Stored entries:
-=-=-=-=-
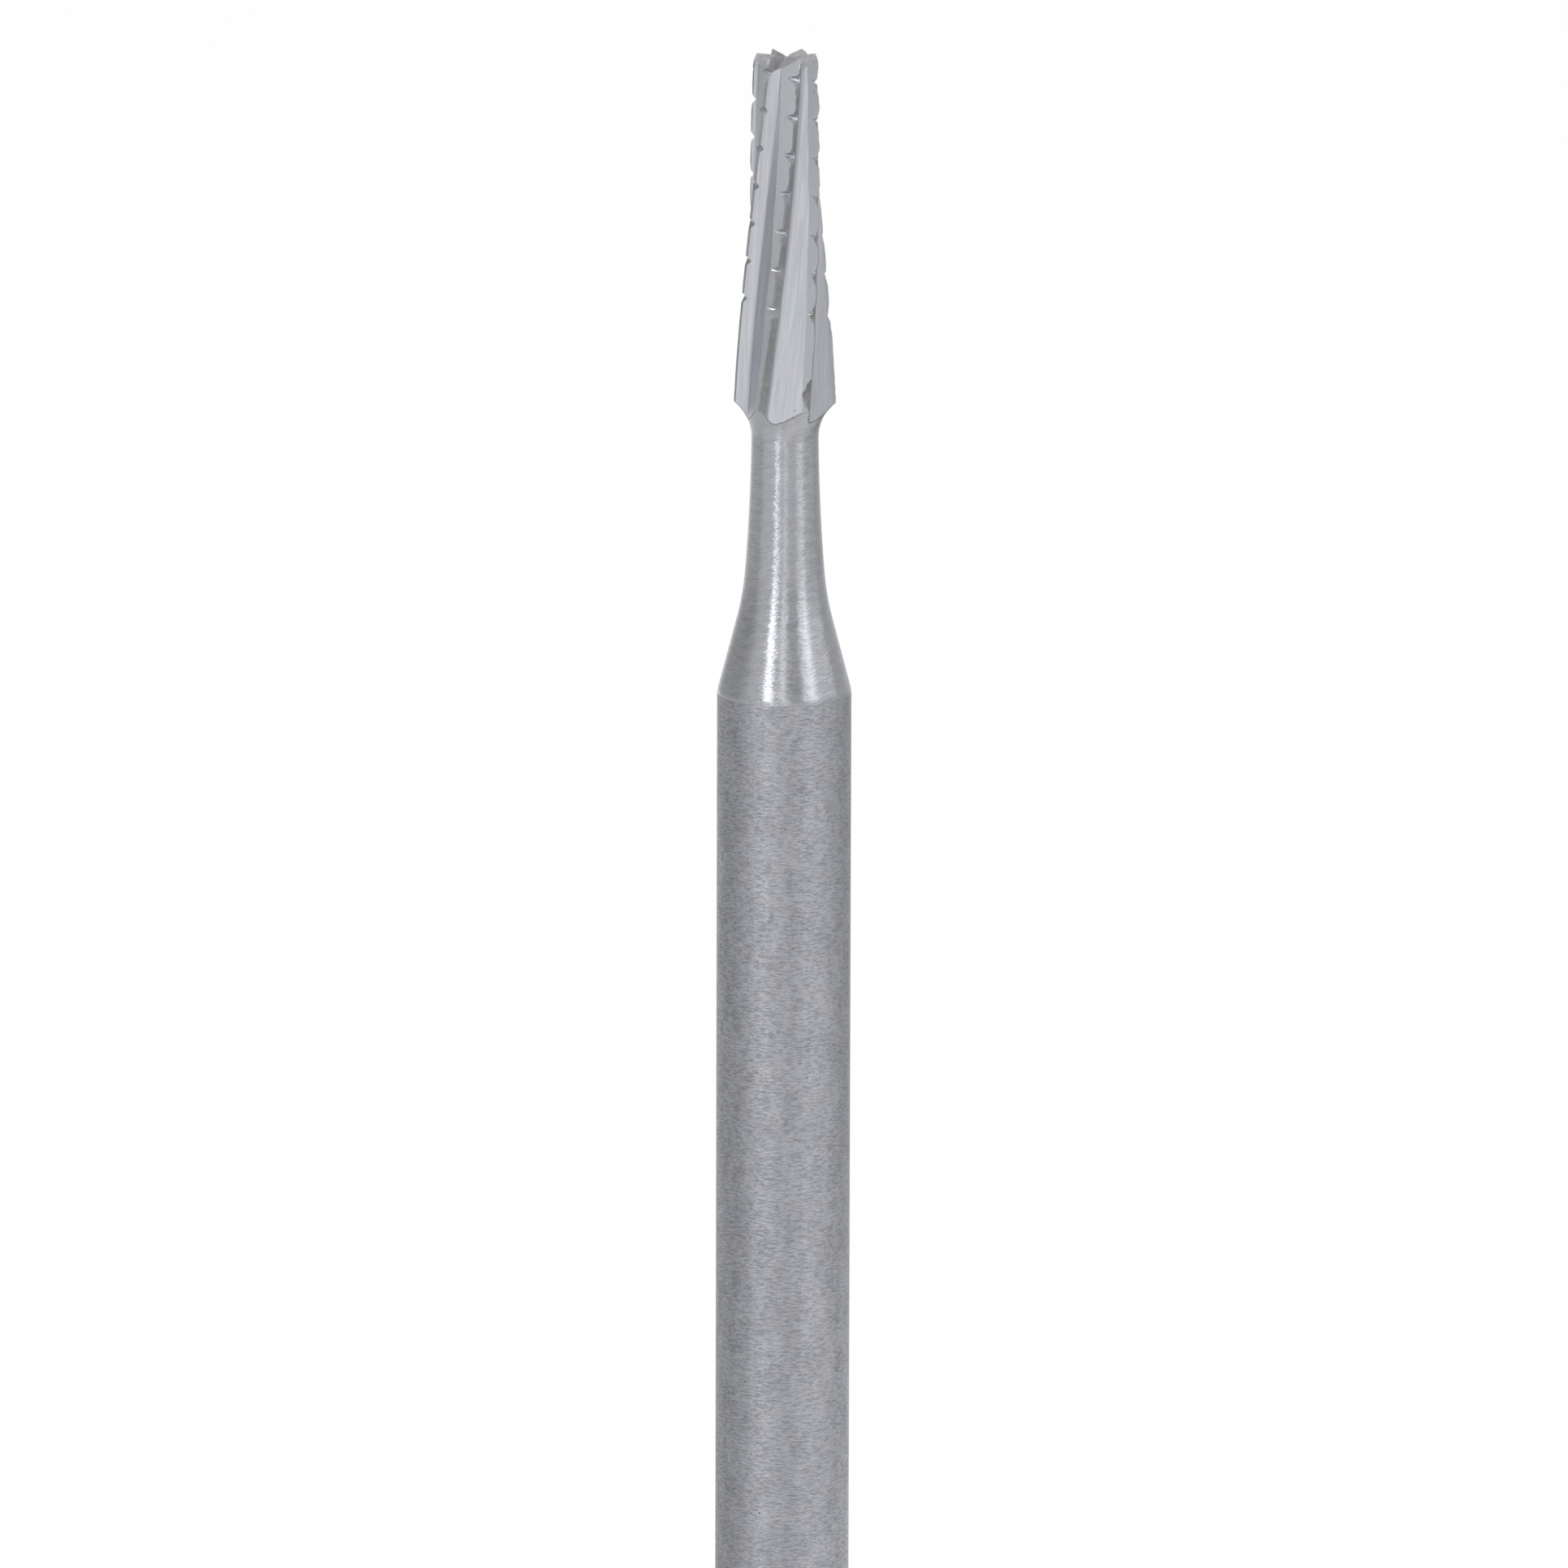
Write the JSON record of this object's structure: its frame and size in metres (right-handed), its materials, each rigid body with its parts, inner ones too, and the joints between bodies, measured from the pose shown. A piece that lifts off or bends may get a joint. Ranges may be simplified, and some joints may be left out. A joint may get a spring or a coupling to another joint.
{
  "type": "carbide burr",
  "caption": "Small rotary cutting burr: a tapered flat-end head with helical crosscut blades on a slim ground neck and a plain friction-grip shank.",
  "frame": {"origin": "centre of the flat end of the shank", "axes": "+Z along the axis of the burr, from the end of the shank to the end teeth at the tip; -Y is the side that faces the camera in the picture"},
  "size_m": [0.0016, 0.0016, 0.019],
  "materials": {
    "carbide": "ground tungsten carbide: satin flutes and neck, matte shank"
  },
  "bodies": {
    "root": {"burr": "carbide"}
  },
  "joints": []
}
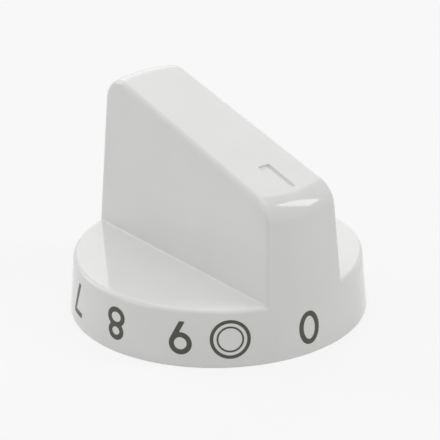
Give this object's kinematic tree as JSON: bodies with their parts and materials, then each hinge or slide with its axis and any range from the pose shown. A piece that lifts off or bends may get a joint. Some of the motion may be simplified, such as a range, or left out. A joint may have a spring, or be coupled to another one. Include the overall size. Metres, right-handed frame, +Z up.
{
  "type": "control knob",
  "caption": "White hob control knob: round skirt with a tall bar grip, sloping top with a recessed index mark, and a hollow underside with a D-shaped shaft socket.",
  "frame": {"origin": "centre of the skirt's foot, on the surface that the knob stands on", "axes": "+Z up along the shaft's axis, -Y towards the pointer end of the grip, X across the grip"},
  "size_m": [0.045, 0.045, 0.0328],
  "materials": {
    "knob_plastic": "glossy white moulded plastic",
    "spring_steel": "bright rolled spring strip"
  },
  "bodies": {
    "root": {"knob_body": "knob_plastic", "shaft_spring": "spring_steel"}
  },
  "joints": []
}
-=-=-=-=-
TO BE DONE: Please return the data above exactly as given.

RESPONSE TO THE TASK:
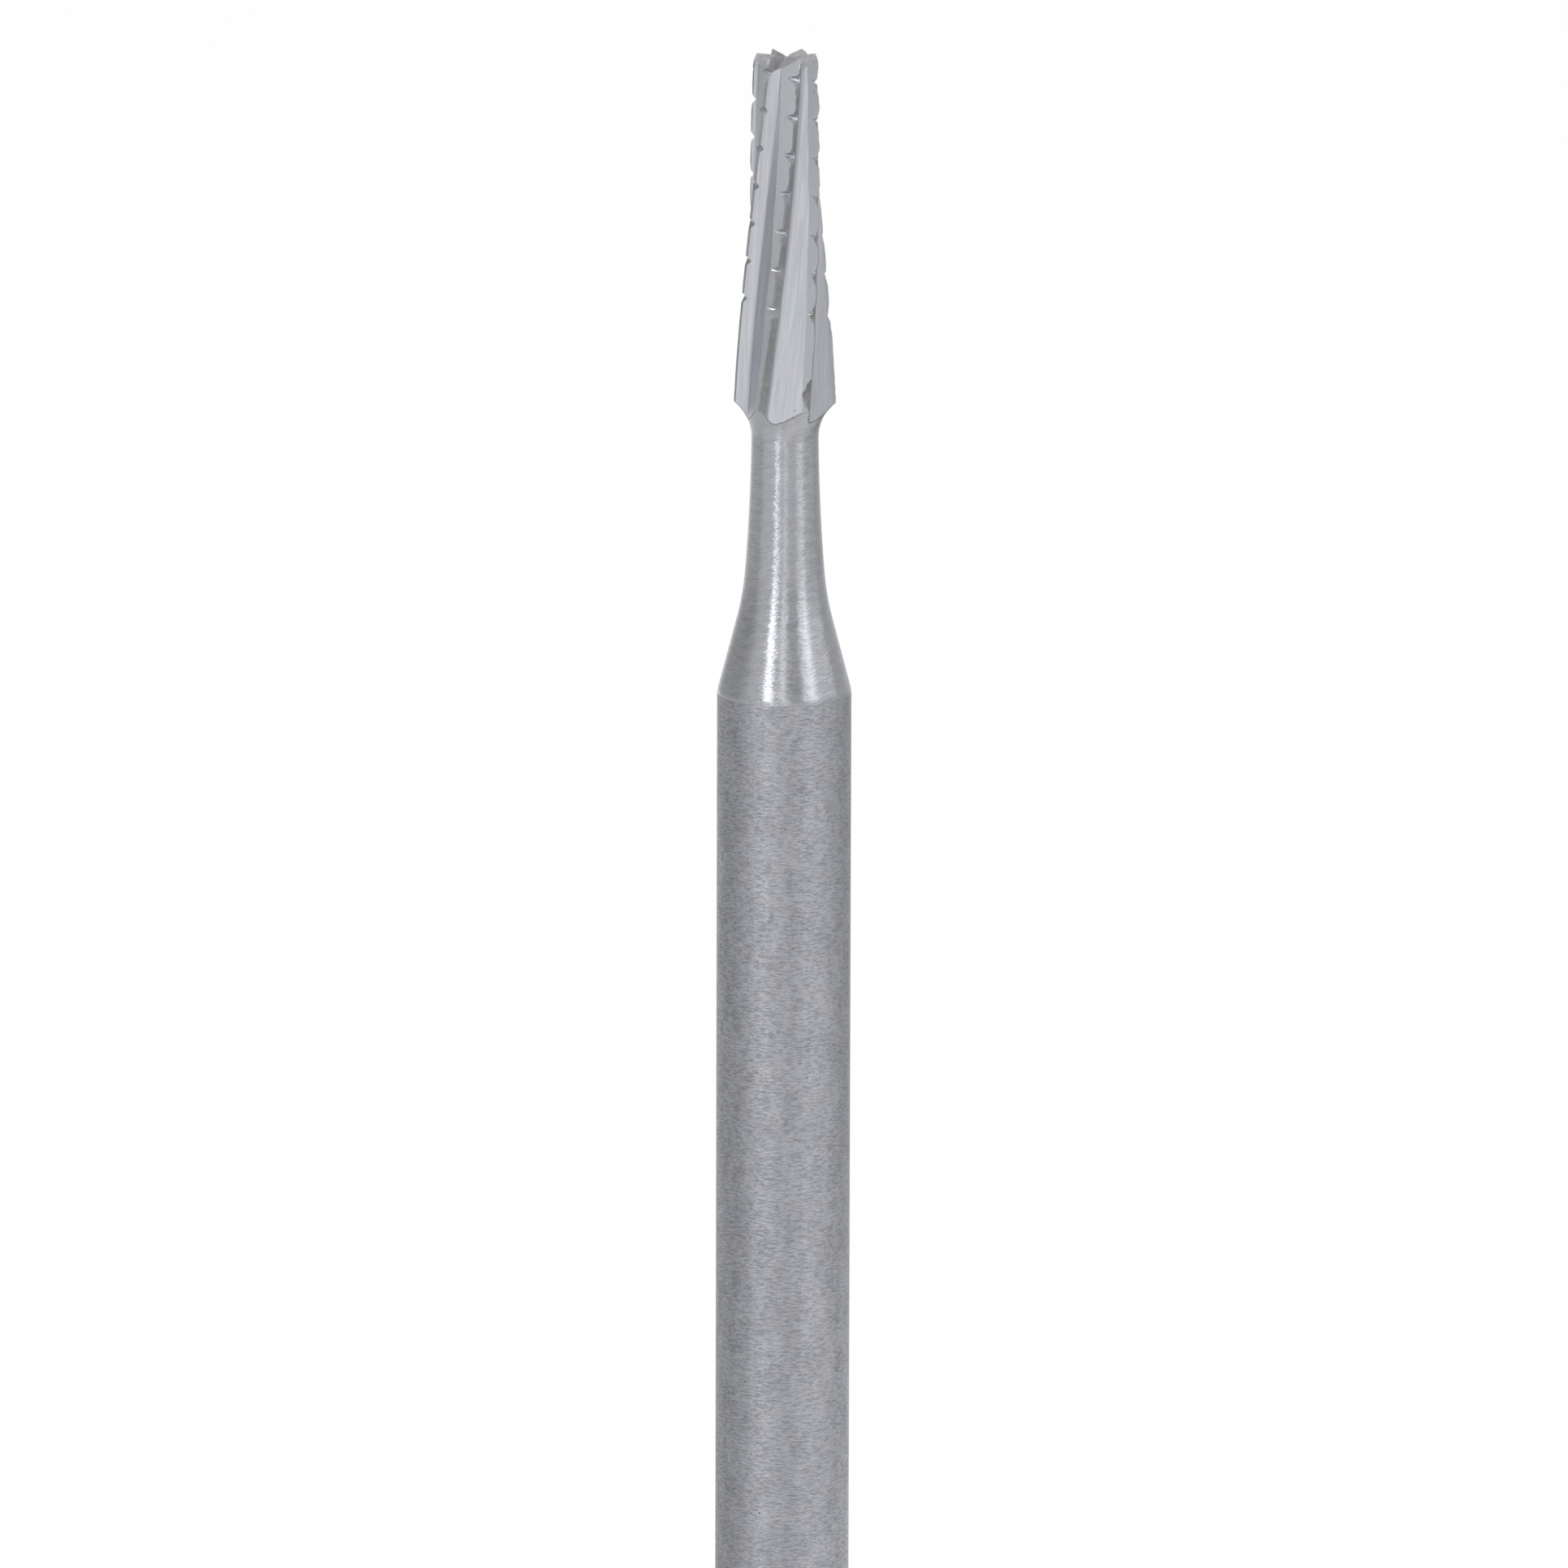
Write the JSON record of this object's structure: its frame and size in metres (right-handed), its materials, each rigid body with its parts, inner ones too, and the joints between bodies, measured from the pose shown. A piece that lifts off or bends may get a joint. Ranges may be simplified, and some joints may be left out. A joint may get a spring or a coupling to another joint.
{
  "type": "carbide burr",
  "caption": "Small rotary cutting burr: a tapered flat-end head with helical crosscut blades on a slim ground neck and a plain friction-grip shank.",
  "frame": {"origin": "centre of the flat end of the shank", "axes": "+Z along the axis of the burr, from the end of the shank to the end teeth at the tip; -Y is the side that faces the camera in the picture"},
  "size_m": [0.0016, 0.0016, 0.019],
  "materials": {
    "carbide": "ground tungsten carbide: satin flutes and neck, matte shank"
  },
  "bodies": {
    "root": {"burr": "carbide"}
  },
  "joints": []
}
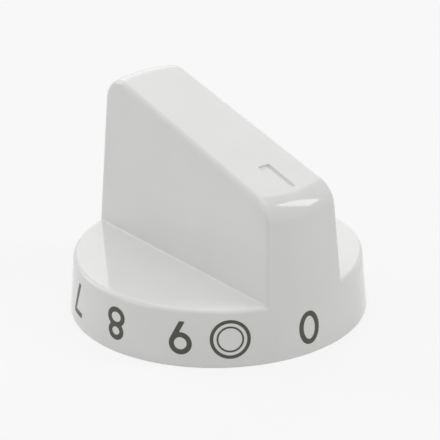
Give this object's kinematic tree as JSON: bodies with their parts and materials, then each hinge or slide with its axis and any range from the pose shown. A piece that lifts off or bends may get a joint. Some of the motion may be simplified, such as a range, or left out. A joint may have a spring, or be coupled to another one. Include the overall size. Metres, right-handed frame, +Z up.
{
  "type": "control knob",
  "caption": "White hob control knob: round skirt with a tall bar grip, sloping top with a recessed index mark, and a hollow underside with a D-shaped shaft socket.",
  "frame": {"origin": "centre of the skirt's foot, on the surface that the knob stands on", "axes": "+Z up along the shaft's axis, -Y towards the pointer end of the grip, X across the grip"},
  "size_m": [0.045, 0.045, 0.0328],
  "materials": {
    "knob_plastic": "glossy white moulded plastic",
    "spring_steel": "bright rolled spring strip"
  },
  "bodies": {
    "root": {"knob_body": "knob_plastic", "shaft_spring": "spring_steel"}
  },
  "joints": []
}